(Given exercise): Repeat the listing in full, word for word.
========
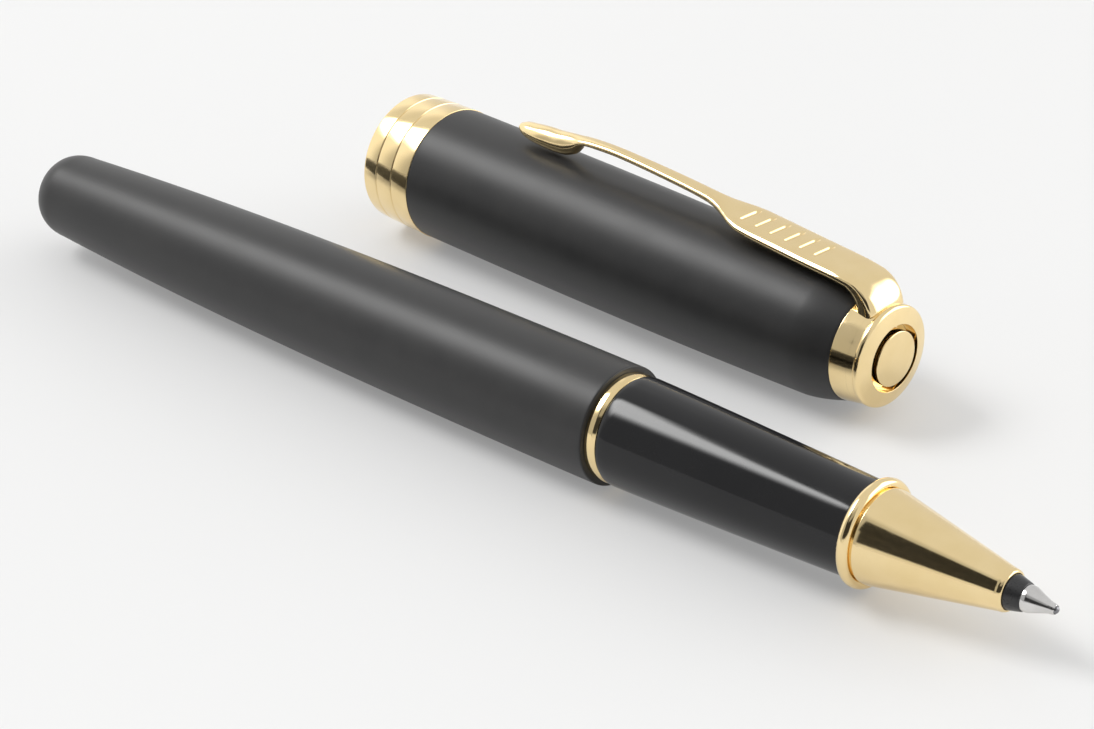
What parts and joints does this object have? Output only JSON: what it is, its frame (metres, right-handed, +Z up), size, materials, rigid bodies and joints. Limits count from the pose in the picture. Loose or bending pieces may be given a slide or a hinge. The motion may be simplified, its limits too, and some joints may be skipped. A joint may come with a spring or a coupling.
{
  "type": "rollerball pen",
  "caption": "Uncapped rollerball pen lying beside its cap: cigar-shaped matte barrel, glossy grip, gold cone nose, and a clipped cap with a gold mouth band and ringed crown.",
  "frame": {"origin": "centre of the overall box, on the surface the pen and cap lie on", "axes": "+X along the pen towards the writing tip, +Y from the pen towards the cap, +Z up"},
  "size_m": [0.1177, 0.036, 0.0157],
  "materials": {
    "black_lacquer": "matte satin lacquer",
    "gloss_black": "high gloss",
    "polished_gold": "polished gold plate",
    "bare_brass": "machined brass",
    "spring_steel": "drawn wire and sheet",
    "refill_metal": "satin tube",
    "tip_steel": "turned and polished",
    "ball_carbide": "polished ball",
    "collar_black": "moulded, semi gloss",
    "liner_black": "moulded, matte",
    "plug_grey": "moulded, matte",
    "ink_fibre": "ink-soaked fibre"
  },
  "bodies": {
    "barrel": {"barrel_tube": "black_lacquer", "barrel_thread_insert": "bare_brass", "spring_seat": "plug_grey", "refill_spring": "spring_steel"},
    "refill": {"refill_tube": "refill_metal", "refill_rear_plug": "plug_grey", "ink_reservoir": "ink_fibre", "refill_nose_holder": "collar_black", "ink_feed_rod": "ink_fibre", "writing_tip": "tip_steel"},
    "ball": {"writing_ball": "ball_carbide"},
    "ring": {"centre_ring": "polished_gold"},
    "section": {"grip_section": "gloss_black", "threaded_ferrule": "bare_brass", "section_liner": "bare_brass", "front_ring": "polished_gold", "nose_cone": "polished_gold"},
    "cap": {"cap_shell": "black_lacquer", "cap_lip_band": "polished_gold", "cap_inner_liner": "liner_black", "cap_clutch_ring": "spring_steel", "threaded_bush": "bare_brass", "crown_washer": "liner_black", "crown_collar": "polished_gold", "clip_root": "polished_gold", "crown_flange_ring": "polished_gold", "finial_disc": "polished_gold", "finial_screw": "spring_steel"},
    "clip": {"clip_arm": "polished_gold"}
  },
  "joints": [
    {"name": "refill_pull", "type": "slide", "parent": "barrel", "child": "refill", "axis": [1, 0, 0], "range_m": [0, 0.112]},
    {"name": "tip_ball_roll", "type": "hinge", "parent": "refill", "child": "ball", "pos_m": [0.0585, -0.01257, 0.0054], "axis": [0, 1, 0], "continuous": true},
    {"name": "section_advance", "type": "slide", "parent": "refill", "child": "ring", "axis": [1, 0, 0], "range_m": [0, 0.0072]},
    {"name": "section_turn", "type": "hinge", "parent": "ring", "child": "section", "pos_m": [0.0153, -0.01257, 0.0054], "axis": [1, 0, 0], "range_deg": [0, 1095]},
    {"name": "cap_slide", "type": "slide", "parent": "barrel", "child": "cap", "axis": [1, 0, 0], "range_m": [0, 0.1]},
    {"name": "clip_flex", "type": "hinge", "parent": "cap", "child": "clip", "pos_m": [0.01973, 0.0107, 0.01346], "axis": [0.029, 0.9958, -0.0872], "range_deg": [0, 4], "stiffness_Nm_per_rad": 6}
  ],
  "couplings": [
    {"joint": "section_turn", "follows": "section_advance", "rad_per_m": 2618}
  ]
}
========
(Completed task):
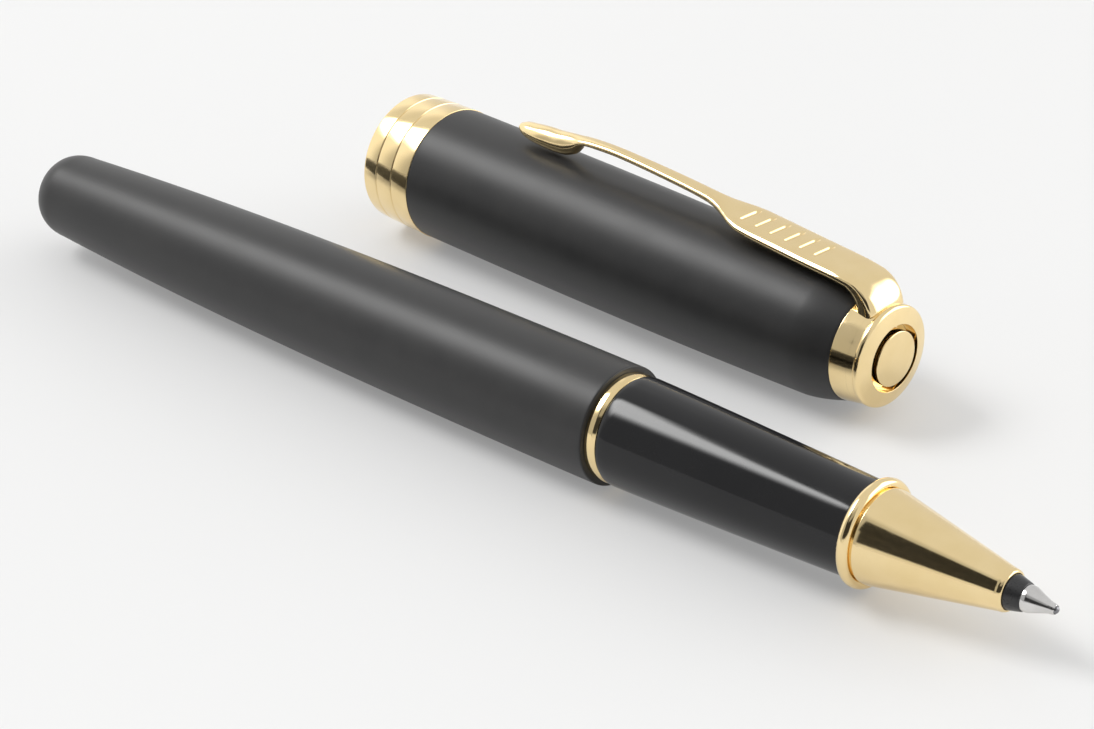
What parts and joints does this object have? Output only JSON: what it is, its frame (metres, right-handed, +Z up), size, materials, rigid bodies and joints. Limits count from the pose in the picture. Loose or bending pieces may be given a slide or a hinge. The motion may be simplified, its limits too, and some joints may be skipped. A joint may come with a spring or a coupling.
{
  "type": "rollerball pen",
  "caption": "Uncapped rollerball pen lying beside its cap: cigar-shaped matte barrel, glossy grip, gold cone nose, and a clipped cap with a gold mouth band and ringed crown.",
  "frame": {"origin": "centre of the overall box, on the surface the pen and cap lie on", "axes": "+X along the pen towards the writing tip, +Y from the pen towards the cap, +Z up"},
  "size_m": [0.1177, 0.036, 0.0157],
  "materials": {
    "black_lacquer": "matte satin lacquer",
    "gloss_black": "high gloss",
    "polished_gold": "polished gold plate",
    "bare_brass": "machined brass",
    "spring_steel": "drawn wire and sheet",
    "refill_metal": "satin tube",
    "tip_steel": "turned and polished",
    "ball_carbide": "polished ball",
    "collar_black": "moulded, semi gloss",
    "liner_black": "moulded, matte",
    "plug_grey": "moulded, matte",
    "ink_fibre": "ink-soaked fibre"
  },
  "bodies": {
    "barrel": {"barrel_tube": "black_lacquer", "barrel_thread_insert": "bare_brass", "spring_seat": "plug_grey", "refill_spring": "spring_steel"},
    "refill": {"refill_tube": "refill_metal", "refill_rear_plug": "plug_grey", "ink_reservoir": "ink_fibre", "refill_nose_holder": "collar_black", "ink_feed_rod": "ink_fibre", "writing_tip": "tip_steel"},
    "ball": {"writing_ball": "ball_carbide"},
    "ring": {"centre_ring": "polished_gold"},
    "section": {"grip_section": "gloss_black", "threaded_ferrule": "bare_brass", "section_liner": "bare_brass", "front_ring": "polished_gold", "nose_cone": "polished_gold"},
    "cap": {"cap_shell": "black_lacquer", "cap_lip_band": "polished_gold", "cap_inner_liner": "liner_black", "cap_clutch_ring": "spring_steel", "threaded_bush": "bare_brass", "crown_washer": "liner_black", "crown_collar": "polished_gold", "clip_root": "polished_gold", "crown_flange_ring": "polished_gold", "finial_disc": "polished_gold", "finial_screw": "spring_steel"},
    "clip": {"clip_arm": "polished_gold"}
  },
  "joints": [
    {"name": "refill_pull", "type": "slide", "parent": "barrel", "child": "refill", "axis": [1, 0, 0], "range_m": [0, 0.112]},
    {"name": "tip_ball_roll", "type": "hinge", "parent": "refill", "child": "ball", "pos_m": [0.0585, -0.01257, 0.0054], "axis": [0, 1, 0], "continuous": true},
    {"name": "section_advance", "type": "slide", "parent": "refill", "child": "ring", "axis": [1, 0, 0], "range_m": [0, 0.0072]},
    {"name": "section_turn", "type": "hinge", "parent": "ring", "child": "section", "pos_m": [0.0153, -0.01257, 0.0054], "axis": [1, 0, 0], "range_deg": [0, 1095]},
    {"name": "cap_slide", "type": "slide", "parent": "barrel", "child": "cap", "axis": [1, 0, 0], "range_m": [0, 0.1]},
    {"name": "clip_flex", "type": "hinge", "parent": "cap", "child": "clip", "pos_m": [0.01973, 0.0107, 0.01346], "axis": [0.029, 0.9958, -0.0872], "range_deg": [0, 4], "stiffness_Nm_per_rad": 6}
  ],
  "couplings": [
    {"joint": "section_turn", "follows": "section_advance", "rad_per_m": 2618}
  ]
}